Moore quoted a decision stating, “In Illinois, we have held that words alone are not usually enough to constitute an assault.”
He quoted a decision stating, “Some action or condition must accompany these words before there is a violation of the statute.”
In Van Hoose’s case, Moore found “no evidence of conduct or threatening gestures accompanying the threatening words that would have placed a reasonable person in apprehension of imminent harm or injury.”
He wrote that neither Black nor Romanik testified that Van Hoose made gestures of a threatening nature, and that the only action that could fall within the realm of threatening movement was Black’s testimony that Van Hoose flew up the hill.
He wrote that Romanik testified differently.
“Black never testified or implied that the motorcycle was driven at him or that it ever got close to his person,” he wrote.
He wrote that whether Van Hoose straddled his motorcycle or held it, it would have restricted his movement.
He wrote that a retaining wall prevented Van Hoose from following Black in the earlier encounter. He found no evidence that Van Hoose had a weapon or threatened to use one.

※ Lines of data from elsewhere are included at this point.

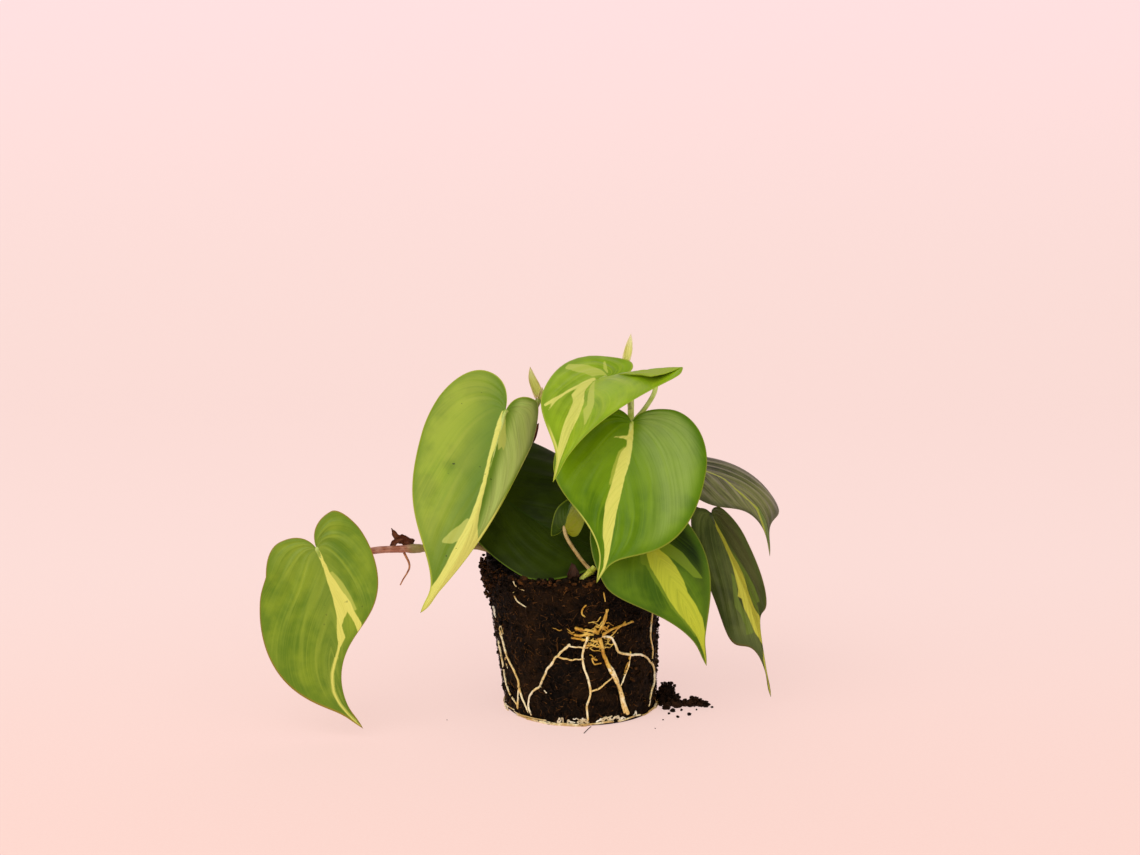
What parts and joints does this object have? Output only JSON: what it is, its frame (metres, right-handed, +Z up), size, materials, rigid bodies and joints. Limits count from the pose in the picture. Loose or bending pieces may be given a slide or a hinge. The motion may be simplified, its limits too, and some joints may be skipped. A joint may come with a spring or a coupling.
{
  "type": "heartleaf philodendron on bare root ball",
  "caption": "Young trailing houseplant with variegated heart-shaped leaves, lifted from its pot and standing on its moulded root ball of dark peat and pale roots",
  "frame": {"origin": "the middle of the root ball's flat foot, on the floor", "axes": "+X to the right, +Y to the back, +Z up, with the widest leaves facing -Y"},
  "size_m": [0.2707, 0.1084, 0.1953],
  "materials": {
    "peat": "matte",
    "yellow_root": "satin",
    "pale_root": "satin",
    "brown_sheath": "matte",
    "pale_sheath": "satin",
    "red_stem": "satin",
    "green_stem": "satin",
    "leaf_far_left": "satin",
    "leaf_big_left": "satin",
    "leaf_top": "satin",
    "leaf_centre": "satin",
    "leaf_back": "satin",
    "leaf_low_right": "satin",
    "leaf_right_hanging": "satin",
    "leaf_right_upper": "satin",
    "leaf_young": "satin"
  },
  "bodies": {
    "root": {"root_ball": "peat", "soil_heap": "peat", "soil_clump": "peat", "root_ring": "pale_root", "roots_front": "yellow_root", "roots_left": "pale_root", "root_right": "pale_root", "roots_back": "pale_root", "root_aerial": "yellow_root", "vine_left": "red_stem", "vine_back": "green_stem", "vine_centre": "green_stem", "vine_right": "green_stem", "vine_young": "pale_sheath", "sheath_left": "pale_sheath", "sheath_top": "pale_sheath", "sheath_dead": "brown_sheath", "sheath_soil": "brown_sheath", "leaf_far_left": "leaf_far_left", "leaf_big_left": "leaf_big_left", "leaf_top": "leaf_top", "leaf_centre": "leaf_centre", "leaf_back": "leaf_back", "leaf_low_right": "leaf_low_right", "leaf_right_hanging": "leaf_right_hanging", "leaf_right_upper": "leaf_right_upper", "leaf_young": "leaf_young"}
  },
  "joints": []
}
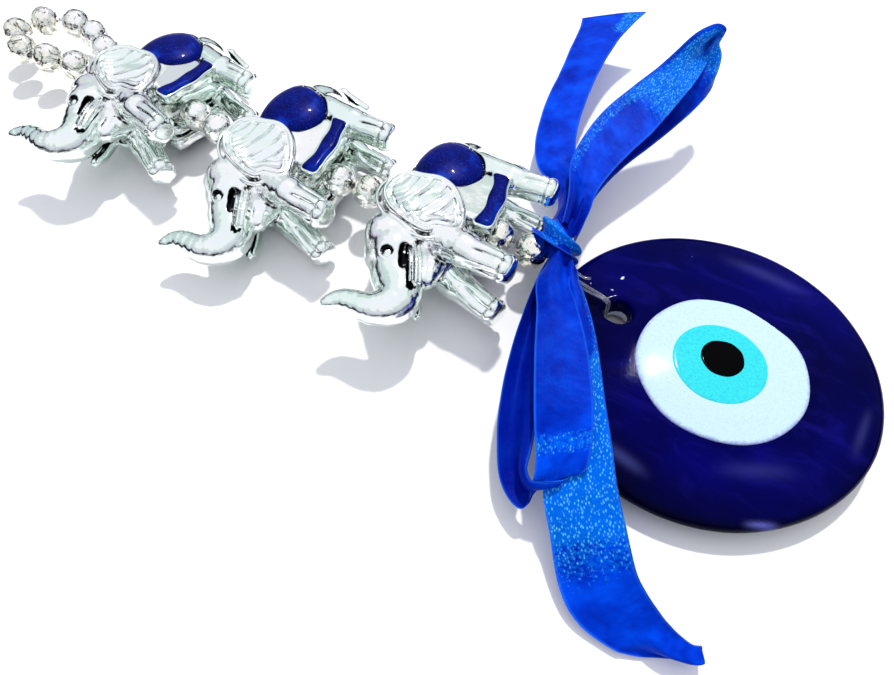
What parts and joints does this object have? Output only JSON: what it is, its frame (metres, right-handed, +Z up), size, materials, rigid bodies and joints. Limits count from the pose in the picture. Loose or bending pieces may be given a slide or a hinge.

“While there was evidence presented of a strong dislike between the parties, that alone is not sufficient to overcome Illinois’ long standing case law that words alone are insufficient for a finding of assault,” he wrote.
Justices David Overstreet and Mark Boie concurred.

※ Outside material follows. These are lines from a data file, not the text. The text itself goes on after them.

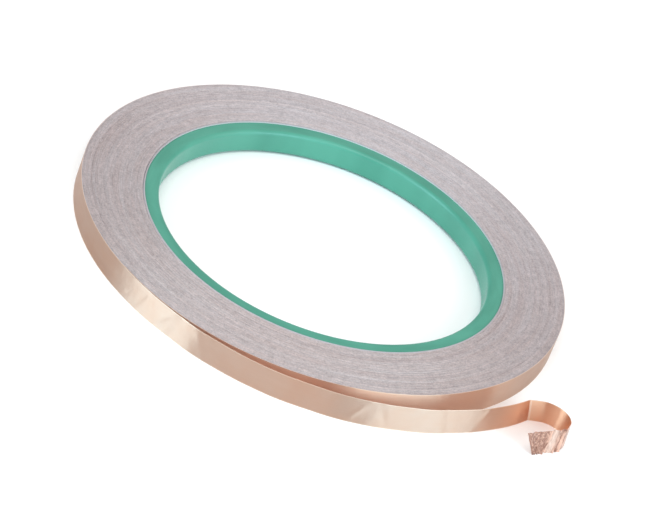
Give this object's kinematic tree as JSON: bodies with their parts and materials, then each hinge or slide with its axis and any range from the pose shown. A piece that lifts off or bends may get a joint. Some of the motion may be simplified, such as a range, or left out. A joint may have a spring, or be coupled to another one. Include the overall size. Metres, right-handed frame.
{
  "type": "copper foil tape roll",
  "caption": "Narrow adhesive copper foil tape wound on a thin plastic core ring, with a peeled tail and a curled-back tip.",
  "frame": {"origin": "middle of the roll: on its winding axis, half way across the tape's width", "axes": "+Z along the winding axis, up from the side face the roll lies on; the tail leaves the roll 131 degrees clockwise of +X seen from above and runs counter-clockwise round the -Y side"},
  "size_m": [0.1201, 0.1141, 0.0064],
  "materials": {
    "core_plastic": "satin moulded, sea green",
    "release_liner": "smooth silicone-coated",
    "wound_edge": "slit edges of copper and paper in fine rings",
    "adhesive": "clear, slightly hazy film",
    "copper_foil": "bright rolled copper"
  },
  "bodies": {
    "roll": {"core_ring": "core_plastic", "liner_leader": "release_liner", "wound_tape": "wound_edge", "outer_turn_liner": "release_liner", "outer_turn_adhesive": "adhesive", "outer_turn_foil": "copper_foil"},
    "tail": {"tail_adhesive": "adhesive", "tail_foil": "copper_foil"},
    "tip": {"tip_adhesive": "adhesive", "tip_foil": "copper_foil"}
  },
  "joints": [
    {"name": "tail_peel", "type": "hinge", "parent": "roll", "child": "tail", "pos_m": [-0.03672, -0.04224, 0], "axis": [0, 0, -1], "range_deg": [0, 80]},
    {"name": "tip_fold", "type": "hinge", "parent": "tail", "child": "tip", "pos_m": [0.0545, -0.03159, 0], "axis": [0.1955, 0.2806, -0.9397], "range_deg": [-28, 30]}
  ]
}
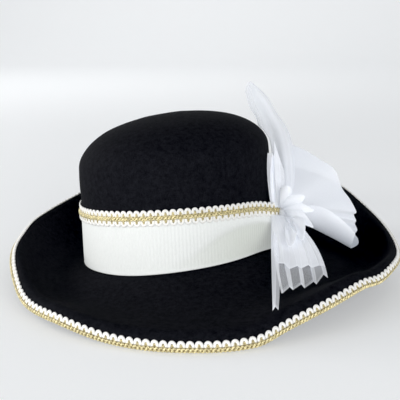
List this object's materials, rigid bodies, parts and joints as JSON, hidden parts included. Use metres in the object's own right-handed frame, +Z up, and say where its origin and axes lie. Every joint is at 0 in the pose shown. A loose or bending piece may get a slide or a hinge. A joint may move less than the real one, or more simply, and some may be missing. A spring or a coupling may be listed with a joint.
{
  "type": "women's wide-brimmed felt church hat",
  "caption": "Wide-brimmed felt dress hat with a domed crown, ribbed ribbon band, looped braid round band and brim edge, and a pleated organza bow at the side.",
  "frame": {"origin": "centre of the bounding box at the level of the table the hat stands on", "axes": "+Z up from the table, -Y towards the front of the hat, +X towards the wearer's left"},
  "size_m": [0.3586, 0.404, 0.1676],
  "materials": {
    "felt": "matte black wool felt",
    "ribbon": "ribbed ivory grosgrain",
    "white_braid": "white looped gimp cord",
    "gold_braid": "metallic gold thread",
    "organza": "sheer white organza"
  },
  "bodies": {
    "root": {"crown": "felt", "brim": "felt", "ribbon_band": "ribbon", "band_braid": "white_braid", "band_braid_gold": "gold_braid", "brim_braid": "white_braid", "brim_braid_gold": "gold_braid", "bow_knot": "organza", "bow_plume": "organza", "bow_flap": "organza", "bow_side_loop": "organza", "bow_rosette": "organza", "bow_tail_long": "organza", "bow_tail_short": "organza", "bow_tail_strip": "organza"}
  },
  "joints": []
}
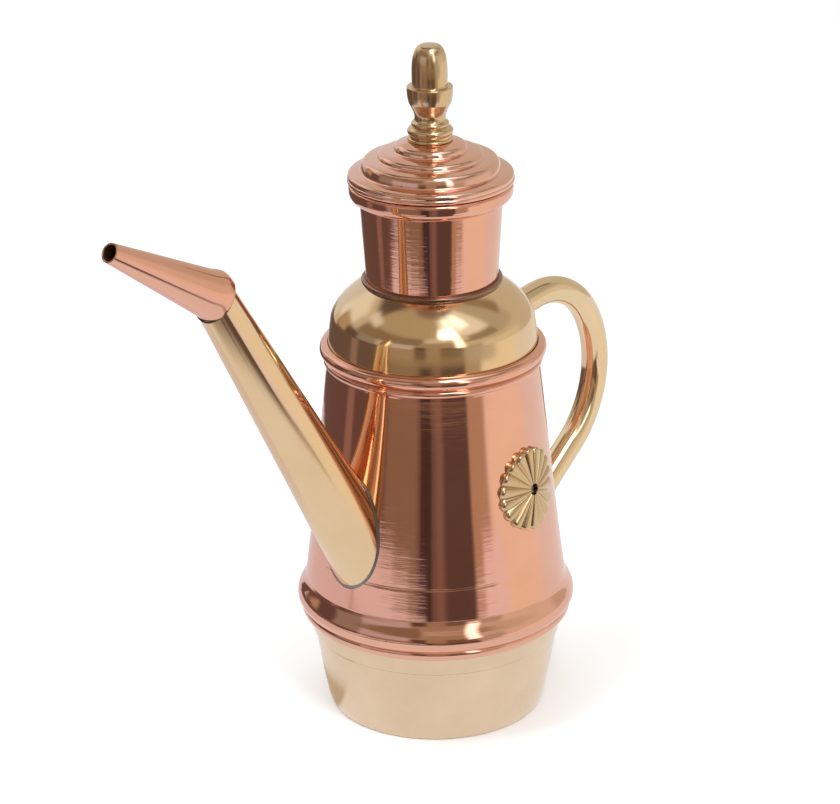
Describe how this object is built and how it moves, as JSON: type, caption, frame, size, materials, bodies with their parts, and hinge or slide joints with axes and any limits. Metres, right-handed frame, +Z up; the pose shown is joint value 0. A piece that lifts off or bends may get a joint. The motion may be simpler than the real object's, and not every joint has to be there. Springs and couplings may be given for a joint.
{
  "type": "copper and brass oil can",
  "caption": "Tall conical oil can in spun copper and brass with a long bent spout, hollow loop handle, side rosettes and a stepped lift-off lid with an acorn knob.",
  "frame": {"origin": "centre of the foot's flat underside, on the surface the can stands on", "axes": "+Z up along the can's axis, +X towards the spout, handle at -X, rosettes on the +Y and -Y sides"},
  "size_m": [0.2732, 0.1138, 0.28],
  "materials": {
    "copper": "polished spun copper",
    "brass": "polished brass",
    "solder": "dull tin solder",
    "steel": "plain steel"
  },
  "bodies": {
    "can": {"foot_cup": "brass", "foot_solder": "solder", "body_shell": "copper", "shoulder_dome": "brass", "shoulder_solder": "solder", "neck_collar": "copper", "neck_solder": "solder", "spout_tube": "brass", "spout_root_solder": "solder", "spout_tip": "copper", "tip_solder": "solder", "handle_tube": "brass", "handle_upper_solder": "solder", "handle_lower_solder": "solder", "rosette_left": "brass", "rosette_right": "brass", "rosette_left_solder": "solder", "rosette_right_solder": "solder"},
    "lid": {"lid_cap": "copper", "lid_rim_wire": "steel", "lid_sleeve": "copper", "lid_sleeve_solder": "solder", "lid_knob": "brass", "knob_washer": "steel", "knob_screw": "steel"}
  },
  "joints": [
    {"name": "lid_lift", "type": "slide", "parent": "can", "child": "lid", "axis": [0, 0, 1], "range_m": [0, 0.08]}
  ]
}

The Fifth District published the opinion as binding precedent that will allow defendants to clear their names even if the records show no conviction.
“Where the offense of which the defendant is found guilty may be considered in future proceedings or sentencing as an enhancement or aggravating factor, then there is a interest in being able to challenge that finding of guilt,” he wrote.
Public defender Richard Whitney of Carbondale represented Van Hoose.
Appellate prosecutor Patrick Daly represented the state.
At trial, appellate prosecutor David Rands represented the state. Attorney Jack Daugherty represented Van Hoose at trial.